= Experiment with Light =

Quaker spiritual practice

Experiment with Light is a Quaker spiritual practice. It refers back to seventeenth century Quakers' experience, rediscovered as a systematic discipline in 1996.

Experiment with Light is often practised in Quaker meetings in Light groups, but it can also be undertaken as a solo discipline and it is not necessary to be a Quaker to practise it. Recordings of the different versions of the meditation are available on CD and as downloads from the Experiment with Light website. The website Experiment with Light also provides details of resources and events as well as the guided meditations. It also holds the latest online editions of the Experiment with Light Journal. There are Android or Apple apps that can be downloaded to play recordings of the meditations on a mobile phone.

==Development==
Light to Live by describes how British Quaker Rex Ambler first became aware of seventeenth century Quaker insight and how, as a result, he devised the Experiment. Seeing Hearing Knowing: reflections on Experiment with Light is a collection of articles describing different writers' experience of it. In 2011 the Quaker weekly Journal The Friend (Quaker Magazine) ran a series of articles about it. Mind the Light: the story of a Quaker discipline details the origins and history of its development from 1996 to 2017.

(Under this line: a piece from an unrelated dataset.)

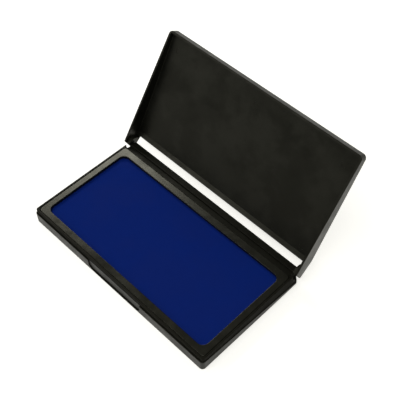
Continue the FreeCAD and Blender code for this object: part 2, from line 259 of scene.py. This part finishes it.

In Britain there is an Experiment with Light Network, which is a Quaker Recognised Body of Britain Yearly Meeting of the Religious Society of Friends. There is a North America Experiment with Light Network and it is also practised in Quaker Meetings in Australia, South Africa, Zimbabwe, Norway, Denmark and Sweden. It can be, and is, undertaken by people who are not Quakers as well.

==Process==
At the heart of the practice is a meditation which guides Experimenters through four core steps (although the words suggesting each step differ in the various versions):

- Mind the Light (pay attention to what the inward Light shows in the meditation);
- Open your heart to the Truth (look at the reality shown by the Light, in an attitude of receptivity);
- Wait in the Light (exercise patience, let the Light show you what is really going on, in a detached manner);
- Submit (welcome the insights and accept them).